start

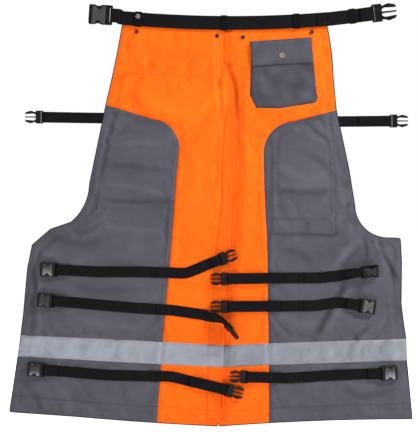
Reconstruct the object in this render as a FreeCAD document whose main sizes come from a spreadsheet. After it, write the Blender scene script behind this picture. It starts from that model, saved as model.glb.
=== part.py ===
"""Protective leg chaps for forestry work, laid out flat and seen from the front.

Units are millimetres.  +X points to the viewer's right, +Z points up to the waist
and +Y points away from the viewer.  "Left" and "right" are the viewer's.
The origin is under the middle of the garment: X and Y are centred, Z = 0 is the hem.
"Depth" is counted from the back of the lining towards the viewer.
"""
import FreeCAD
import Part
import math
import os
import Sketcher

doc = FreeCAD.newDocument("chaps")
Vector = FreeCAD.Vector

# ---------------------------------------------------------------- driving dimensions
SIZES = {
    "half_depth": 21.2,          # half of the whole garment's depth
    "lining_thick": 1.0,
    "pad_thick": 7.0,
    "shell_thick": 2.0,
    "binding_width": 4.0,
    "pad_margin": 24.0,          # padding stops this far inside the panel edge
    "pad_top": 815.0,
    "fold_height": 418.0,        # knee fold, above the hem
    "fold_gap": 1.0,
    "inner_gap": 2.0,            # between the two legs' inner edges
    "tape_thick": 0.6,
    "strip_thick": 2.0,
    "pouch_thick": 3.0,
    "flap_gap": 0.5,
    "flap_thick": 1.5,
    "snap_radius": 6.5,
    "snap_bore": 1.7,
    "snap_post": 1.6,
    "waist_web_width": 32.0,
    "waist_web_thick": 2.0,
    "waist_web_depth": 11.2,     # back of the waist webbing
    "loop_width": 15.0,
    "loop_thick": 1.2,
    "loop_gap": 0.2,
    "rivet_radius": 4.5,
    "rivet_high": 1.4,
    "calf_web_width": 25.0,
    "web_thick": 1.6,
    "bar_size": 2.4,             # square bar that a webbing loop goes round
    "bar_gap": 0.1,
    "calf_buckle_width": 33.0,
    "calf_buckle_thick": 9.0,
    "calf_buckle_depth": 15.2,   # middle of the calf buckles
    "thigh_buckle_depth": 5.5,
    "waist_buckle_width": 45.0,
    "waist_buckle_thick": 11.0,
    "latch_gap": 0.1,            # between a moving latch arm and its buckle
    "eyelet_radius": 5.5,
    "eyelet_hole": 2.6,
    "eyelet_high": 1.4,
    "eyelet_hole_deep": 1.6,
    "snap_base_radius": 5.0,
    "snap_base_high": 0.3,
    "snap_post_high": 1.4,
    "snap_socket": 3.2,          # radius of the hole that the snap needs in the flap
    "snap_cap_high": 1.4,
    "slot_clearance": 0.5,       # beside the webbing in a buckle's slot
    "slot_spare": 0.8,           # beyond the webbing's loop in a buckle's slot
    "socket_wall": 3.5,
    "twist_end": 16.0,           # straight end of a twisted strap, at its buckle
    "keeper_place": 326.0,
}
sheet = doc.addObject("Spreadsheet::Sheet", "sizes")
for row, (alias, number) in enumerate(SIZES.items(), start=1):
    sheet.set("A%d" % row, alias)
    sheet.set("B%d" % row, str(number))
    sheet.setAlias("B%d" % row, alias)
doc.recompute()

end

Return the lines above precisely as they appear, beginning at the first line and ending at the line with "from the front.", and nothing after it.

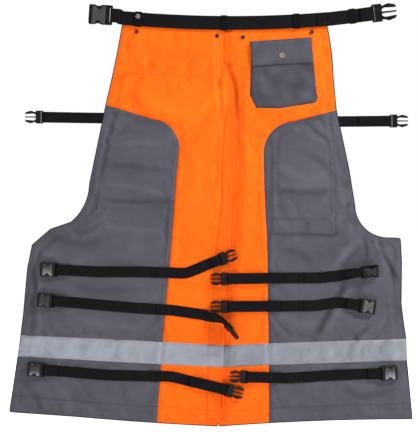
Reconstruct the object in this render as a FreeCAD document whose main sizes come from a spreadsheet. After it, write the Blender scene script behind this picture. It starts from that model, saved as model.glb.
=== part.py ===
"""Protective leg chaps for forestry work, laid out flat and seen from the front.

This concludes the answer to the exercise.